Le porphyre ou microdiorite quartzifère est exceptionnellement dur, résistant à l’érosion, peu poreux, et supporte la pression et les attaques chimiques. Cela le rend parfait pour la construction de routes, de pistes d’atterrissage, et comme ballast (pierres concassées) pour les trains à grande vitesse. Aujourd’hui, le porphyre est toujours exploité, mais uniquement pour les pierres concassées (granulats).

Beaucoup des célèbres pavés de Paris-Roubaix sont en porphyre de Belgique. (Patrick De Wever, MNHN)
Aujourd'hui, le porphyre est principalement broyé en granulats, utilisés notamment pour les lits de voies ferrées. (Photo : Sludge G, Flickr, CC BY-SA 2.0)

La cheminée d’un volcan

Cette roche provient des profondeurs de la terre : c’est du magma qui a été poussé à la surface il y a 420 millions d’années (au Silurien) et solidifié lors de son refroidissement.

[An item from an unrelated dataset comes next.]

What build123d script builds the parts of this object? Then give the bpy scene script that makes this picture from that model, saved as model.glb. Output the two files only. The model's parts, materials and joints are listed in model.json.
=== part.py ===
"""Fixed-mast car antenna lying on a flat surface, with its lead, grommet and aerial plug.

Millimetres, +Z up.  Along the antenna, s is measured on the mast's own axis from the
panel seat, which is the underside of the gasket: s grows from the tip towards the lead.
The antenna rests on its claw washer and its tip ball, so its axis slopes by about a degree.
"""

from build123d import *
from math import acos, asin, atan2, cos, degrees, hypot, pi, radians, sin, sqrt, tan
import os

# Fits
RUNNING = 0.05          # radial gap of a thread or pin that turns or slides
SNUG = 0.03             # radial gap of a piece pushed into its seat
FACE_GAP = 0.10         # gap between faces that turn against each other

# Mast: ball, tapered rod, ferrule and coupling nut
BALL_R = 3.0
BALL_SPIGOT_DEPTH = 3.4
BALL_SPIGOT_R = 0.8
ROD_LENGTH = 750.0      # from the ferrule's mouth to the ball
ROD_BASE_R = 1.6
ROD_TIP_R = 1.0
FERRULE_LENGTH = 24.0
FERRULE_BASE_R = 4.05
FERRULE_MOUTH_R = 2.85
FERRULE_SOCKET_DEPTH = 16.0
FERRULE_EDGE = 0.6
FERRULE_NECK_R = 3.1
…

Et cela s’est produit loin d’ici. Pendant le Silurien, nous étions situés dans l’hémisphère sud et faisions partie d’un petit continent allongé : Avalonia. Avalonia comprenait les pays actuels de l’Europe centrale et une partie de la côte est de l’Amérique du Nord.

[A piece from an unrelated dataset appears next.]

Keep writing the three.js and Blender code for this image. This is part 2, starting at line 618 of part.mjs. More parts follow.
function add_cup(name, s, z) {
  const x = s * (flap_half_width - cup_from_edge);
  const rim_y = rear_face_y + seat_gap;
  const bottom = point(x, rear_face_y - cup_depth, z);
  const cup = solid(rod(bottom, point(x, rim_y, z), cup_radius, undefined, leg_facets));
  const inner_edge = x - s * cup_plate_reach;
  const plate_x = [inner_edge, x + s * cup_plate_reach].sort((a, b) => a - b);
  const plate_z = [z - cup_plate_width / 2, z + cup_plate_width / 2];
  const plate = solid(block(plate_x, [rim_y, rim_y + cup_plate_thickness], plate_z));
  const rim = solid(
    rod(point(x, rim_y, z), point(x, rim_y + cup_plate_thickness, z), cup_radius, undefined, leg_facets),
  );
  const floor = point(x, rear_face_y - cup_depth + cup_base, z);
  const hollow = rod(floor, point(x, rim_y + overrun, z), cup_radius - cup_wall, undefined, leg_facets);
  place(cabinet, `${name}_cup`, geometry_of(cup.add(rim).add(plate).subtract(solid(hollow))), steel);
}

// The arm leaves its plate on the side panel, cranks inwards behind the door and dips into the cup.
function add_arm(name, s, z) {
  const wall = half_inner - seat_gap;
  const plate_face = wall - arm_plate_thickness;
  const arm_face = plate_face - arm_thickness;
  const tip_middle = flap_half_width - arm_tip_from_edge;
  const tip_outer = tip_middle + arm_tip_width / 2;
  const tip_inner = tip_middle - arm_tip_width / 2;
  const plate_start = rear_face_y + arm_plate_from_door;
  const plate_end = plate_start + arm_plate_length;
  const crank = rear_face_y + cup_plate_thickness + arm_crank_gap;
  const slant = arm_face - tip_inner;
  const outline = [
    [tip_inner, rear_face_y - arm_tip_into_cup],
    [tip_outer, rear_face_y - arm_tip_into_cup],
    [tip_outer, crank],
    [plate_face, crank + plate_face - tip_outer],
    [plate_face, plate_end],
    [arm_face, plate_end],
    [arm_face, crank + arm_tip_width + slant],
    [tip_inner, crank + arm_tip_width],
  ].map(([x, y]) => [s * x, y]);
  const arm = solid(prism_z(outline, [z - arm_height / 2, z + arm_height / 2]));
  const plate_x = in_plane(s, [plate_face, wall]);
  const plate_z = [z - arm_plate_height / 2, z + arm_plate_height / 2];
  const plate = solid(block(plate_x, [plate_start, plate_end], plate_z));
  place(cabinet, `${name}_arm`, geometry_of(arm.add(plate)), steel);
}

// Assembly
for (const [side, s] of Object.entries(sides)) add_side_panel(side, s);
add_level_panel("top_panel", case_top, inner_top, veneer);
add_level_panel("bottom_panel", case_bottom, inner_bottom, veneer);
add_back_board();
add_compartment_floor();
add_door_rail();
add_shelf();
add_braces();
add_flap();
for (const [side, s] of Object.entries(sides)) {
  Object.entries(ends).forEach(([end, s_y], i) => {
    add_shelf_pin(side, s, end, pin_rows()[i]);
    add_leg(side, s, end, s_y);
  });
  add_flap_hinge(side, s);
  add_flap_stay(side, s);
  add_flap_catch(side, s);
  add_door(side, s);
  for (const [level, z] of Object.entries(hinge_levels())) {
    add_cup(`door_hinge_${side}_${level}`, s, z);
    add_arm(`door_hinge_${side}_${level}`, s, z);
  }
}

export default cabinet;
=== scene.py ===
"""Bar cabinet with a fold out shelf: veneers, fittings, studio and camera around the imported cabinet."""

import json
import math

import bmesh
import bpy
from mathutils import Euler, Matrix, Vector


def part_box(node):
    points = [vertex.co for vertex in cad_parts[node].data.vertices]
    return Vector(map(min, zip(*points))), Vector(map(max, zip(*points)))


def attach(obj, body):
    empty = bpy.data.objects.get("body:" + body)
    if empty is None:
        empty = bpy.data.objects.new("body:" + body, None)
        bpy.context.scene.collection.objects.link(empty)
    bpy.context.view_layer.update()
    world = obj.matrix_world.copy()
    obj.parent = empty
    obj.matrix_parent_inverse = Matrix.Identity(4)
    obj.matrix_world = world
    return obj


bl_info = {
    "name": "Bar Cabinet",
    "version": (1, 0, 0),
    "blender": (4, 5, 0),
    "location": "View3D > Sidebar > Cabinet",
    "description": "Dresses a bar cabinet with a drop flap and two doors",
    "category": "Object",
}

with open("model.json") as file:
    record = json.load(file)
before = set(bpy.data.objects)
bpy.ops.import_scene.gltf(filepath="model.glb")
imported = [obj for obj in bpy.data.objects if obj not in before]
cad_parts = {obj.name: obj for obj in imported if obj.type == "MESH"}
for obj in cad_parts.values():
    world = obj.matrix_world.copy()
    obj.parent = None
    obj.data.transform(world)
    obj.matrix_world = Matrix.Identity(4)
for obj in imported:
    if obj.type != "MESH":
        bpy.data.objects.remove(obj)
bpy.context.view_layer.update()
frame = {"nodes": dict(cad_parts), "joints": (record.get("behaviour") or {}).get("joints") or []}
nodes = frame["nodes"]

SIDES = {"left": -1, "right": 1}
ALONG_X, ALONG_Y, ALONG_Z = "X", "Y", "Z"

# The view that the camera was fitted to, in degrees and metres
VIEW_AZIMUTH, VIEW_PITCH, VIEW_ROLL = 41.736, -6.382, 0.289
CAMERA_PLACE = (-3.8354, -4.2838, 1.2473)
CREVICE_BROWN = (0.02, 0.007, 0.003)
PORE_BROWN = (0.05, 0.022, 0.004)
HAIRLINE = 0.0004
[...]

À cette époque, Avalonia s’était détachée du supercontinent Gondwana et « dérivait » vers deux autres continents. La première collision, avec le continent Baltica - où se trouvent les pays scandinaves - a dû provoquer de l’activité volcanique. En tectonique des plaques, une plaque glisse sous une autre. La partie poussée sous la croûte fond à cause de la température plus élevée. Cette roche fondue - le magma - remonte alors du manteau et perce la croûte, provoquant des éruptions. Le magma jaillit à travers des fissures allongées à la surface, comme récemment à Grindavik (Islande), ou fait éclater des volcans. Sous Quenast, au sud-ouest de Bruxelles, se trouve la cheminée solidifiée d’un volcan : un cylindre de 2 kilomètres de large contenant des colonnes hexagonales. Devils Tower dans le Wyoming est l’une des cheminées volcaniques les plus célèbres encore visibles car l’environnement autour s’est érodé.
 

Le porphyre, une roche volcanique à grands cristaux dans une pâte à grains très fins.
Sous Quenast, dans le Brabant wallon, se trouve un ancien neck volcanique en porphyre, similaire au célèbre Devils Tower dans le Wyoming. (Photo : Reinout Verbeke)

Les « cayoteux »

Le livre raconte cette histoire géologique, mais plonge aussi dans l’histoire de l’extraction du porphyre. Il rend hommage à notre patrimoine géologique et aux tailleurs de pierre ou « cayoteux », qui fabriquaient des pavés parfaits à partir de roches dures et informes. Des documents inédits, des cartes postales anciennes, des cartes topographiques et des photos anciennes font de ce livre un ouvrage de référence complet.
 

Ouvriers mineurs découpant manuellement de gros blocs au pied de la paroi d’abattage en 1932.
Accrochage des berlines au pied du plan incliné. Lessines, circa 1905.
La vue aérienne montre la présence (<1936) à Lessines de fosses multiples et l’importance des dépendances de surface qui empiètent sur le potentiel exploitable de la roche.
Chantier d’épinçage de la carrière Tacquenier de Lessines. 1er plan, des berlines spécifiques à la carrière et un système de plaque tournante (à droite) pour leur changement de directions. Des stocks de pavés, sous forme de tas bien ordonnés (pyramides) et d’autres en cours de façonnage sont disposés à proximité des abris des épinceurs. à l’arrière-plan, le système de chaîne sans fin entraînant les berlines à l’alimentation du concasseur est visible tandis qu’en-dessous se trouve le chemin de fer avec des wagons transportant les produits concassés sortant de l’unité de broyage et qui sortiront de la carrière.

Du porphyre et des Hommes au Pays des « Cayoteux ». Des pavés aux granulats, plus de trois siècles d’histoire à Quenast-Rebecq, Lessines et Bierghes.

223 pages en couverture rigide, avec 355 photos et figures en couleur.